===== Data =====
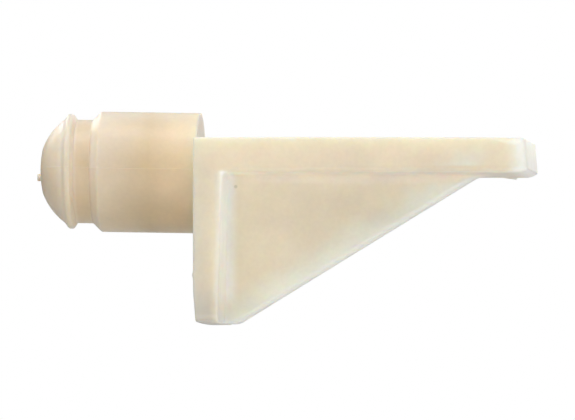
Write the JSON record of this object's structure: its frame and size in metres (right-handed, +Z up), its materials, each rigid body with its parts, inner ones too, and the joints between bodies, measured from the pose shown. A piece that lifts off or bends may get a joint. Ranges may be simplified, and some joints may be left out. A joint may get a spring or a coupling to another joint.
{
  "type": "shelf support anchor",
  "caption": "Push-in wall anchor for a shelf: domed snap plug with a groove, wall plate, flat ledge and bracing web.",
  "frame": {"origin": "on the plug's axis, in the plane of the wall plate's back face", "axes": "+X out of the wall along the ledge, +Z up, the plug runs into the wall along -X"},
  "size_m": [0.0413, 0.016, 0.0176],
  "materials": {
    "natural_nylon": "satin, slightly translucent natural nylon"
  },
  "bodies": {
    "root": {"gate_stub": "natural_nylon", "nose_dome": "natural_nylon", "snap_lip": "natural_nylon", "snap_neck": "natural_nylon", "plug_barrel": "natural_nylon", "wall_plate": "natural_nylon", "shelf_ledge": "natural_nylon", "gusset_web": "natural_nylon"}
  },
  "joints": []
}
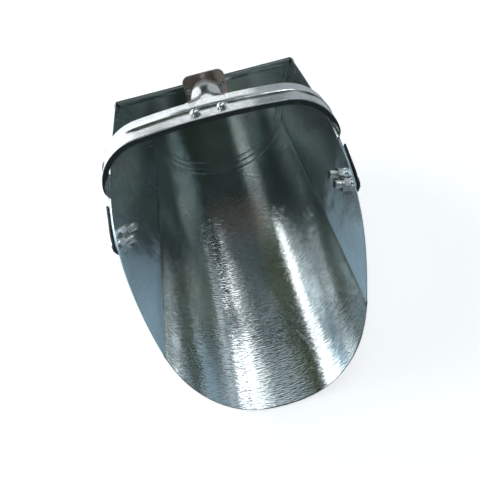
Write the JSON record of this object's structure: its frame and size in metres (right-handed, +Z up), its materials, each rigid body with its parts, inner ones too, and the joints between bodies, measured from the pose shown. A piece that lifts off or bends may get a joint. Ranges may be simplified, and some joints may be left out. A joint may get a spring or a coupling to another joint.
{
  "type": "feed scoop",
  "caption": "Flared round-bottomed galvanised sheet scoop with a flat back plate, a bow strap bolted over the mouth and a half-round grip from the bow to the back.",
  "frame": {"origin": "under the middle of the scoop, on the surface its flat underside strip rests on", "axes": "+X to the scoop's right seen from behind the grip, lip towards -Y, back plate towards +Y, +Z up"},
  "size_m": [0.2024, 0.311, 0.1667],
  "materials": {
    "galvanised_sheet": "galvanised, scratched",
    "strap_steel": "bright zinc, satin",
    "bright_zinc": "zinc plated",
    "black_rubber": "matt"
  },
  "bodies": {
    "root": {"scoop_shell": "galvanised_sheet", "back_plate": "galvanised_sheet", "bow_strap": "strap_steel", "grip": "strap_steel", "rear_bracket": "strap_steel", "grip_front_rivets": "bright_zinc", "grip_rear_rivets": "bright_zinc", "foot_pad_right": "black_rubber", "foot_pad_left": "black_rubber", "side_bolts_right": "bright_zinc", "side_bolts_left": "bright_zinc", "head_washers_right": "bright_zinc", "head_washers_left": "bright_zinc", "flat_washers_right": "bright_zinc", "flat_washers_left": "bright_zinc", "lock_washers_right": "bright_zinc", "lock_washers_left": "bright_zinc", "side_nuts_right": "bright_zinc", "side_nuts_left": "bright_zinc"}
  },
  "joints": []
}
=====
All of the entries above must be quoted exactly.

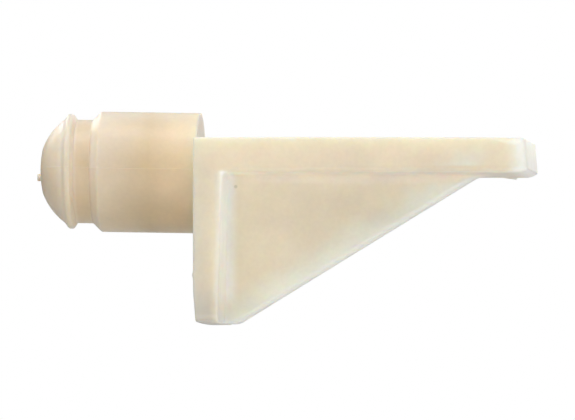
Write the JSON record of this object's structure: its frame and size in metres (right-handed, +Z up), its materials, each rigid body with its parts, inner ones too, and the joints between bodies, measured from the pose shown. A piece that lifts off or bends may get a joint. Ranges may be simplified, and some joints may be left out. A joint may get a spring or a coupling to another joint.
{
  "type": "shelf support anchor",
  "caption": "Push-in wall anchor for a shelf: domed snap plug with a groove, wall plate, flat ledge and bracing web.",
  "frame": {"origin": "on the plug's axis, in the plane of the wall plate's back face", "axes": "+X out of the wall along the ledge, +Z up, the plug runs into the wall along -X"},
  "size_m": [0.0413, 0.016, 0.0176],
  "materials": {
    "natural_nylon": "satin, slightly translucent natural nylon"
  },
  "bodies": {
    "root": {"gate_stub": "natural_nylon", "nose_dome": "natural_nylon", "snap_lip": "natural_nylon", "snap_neck": "natural_nylon", "plug_barrel": "natural_nylon", "wall_plate": "natural_nylon", "shelf_ledge": "natural_nylon", "gusset_web": "natural_nylon"}
  },
  "joints": []
}
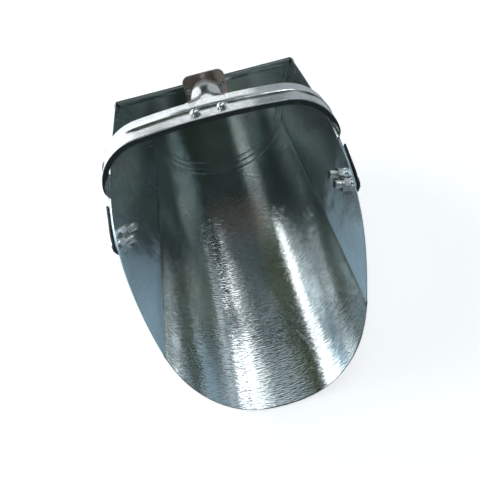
Write the JSON record of this object's structure: its frame and size in metres (right-handed, +Z up), its materials, each rigid body with its parts, inner ones too, and the joints between bodies, measured from the pose shown. A piece that lifts off or bends may get a joint. Ranges may be simplified, and some joints may be left out. A joint may get a spring or a coupling to another joint.
{
  "type": "feed scoop",
  "caption": "Flared round-bottomed galvanised sheet scoop with a flat back plate, a bow strap bolted over the mouth and a half-round grip from the bow to the back.",
  "frame": {"origin": "under the middle of the scoop, on the surface its flat underside strip rests on", "axes": "+X to the scoop's right seen from behind the grip, lip towards -Y, back plate towards +Y, +Z up"},
  "size_m": [0.2024, 0.311, 0.1667],
  "materials": {
    "galvanised_sheet": "galvanised, scratched",
    "strap_steel": "bright zinc, satin",
    "bright_zinc": "zinc plated",
    "black_rubber": "matt"
  },
  "bodies": {
    "root": {"scoop_shell": "galvanised_sheet", "back_plate": "galvanised_sheet", "bow_strap": "strap_steel", "grip": "strap_steel", "rear_bracket": "strap_steel", "grip_front_rivets": "bright_zinc", "grip_rear_rivets": "bright_zinc", "foot_pad_right": "black_rubber", "foot_pad_left": "black_rubber", "side_bolts_right": "bright_zinc", "side_bolts_left": "bright_zinc", "head_washers_right": "bright_zinc", "head_washers_left": "bright_zinc", "flat_washers_right": "bright_zinc", "flat_washers_left": "bright_zinc", "lock_washers_right": "bright_zinc", "lock_washers_left": "bright_zinc", "side_nuts_right": "bright_zinc", "side_nuts_left": "bright_zinc"}
  },
  "joints": []
}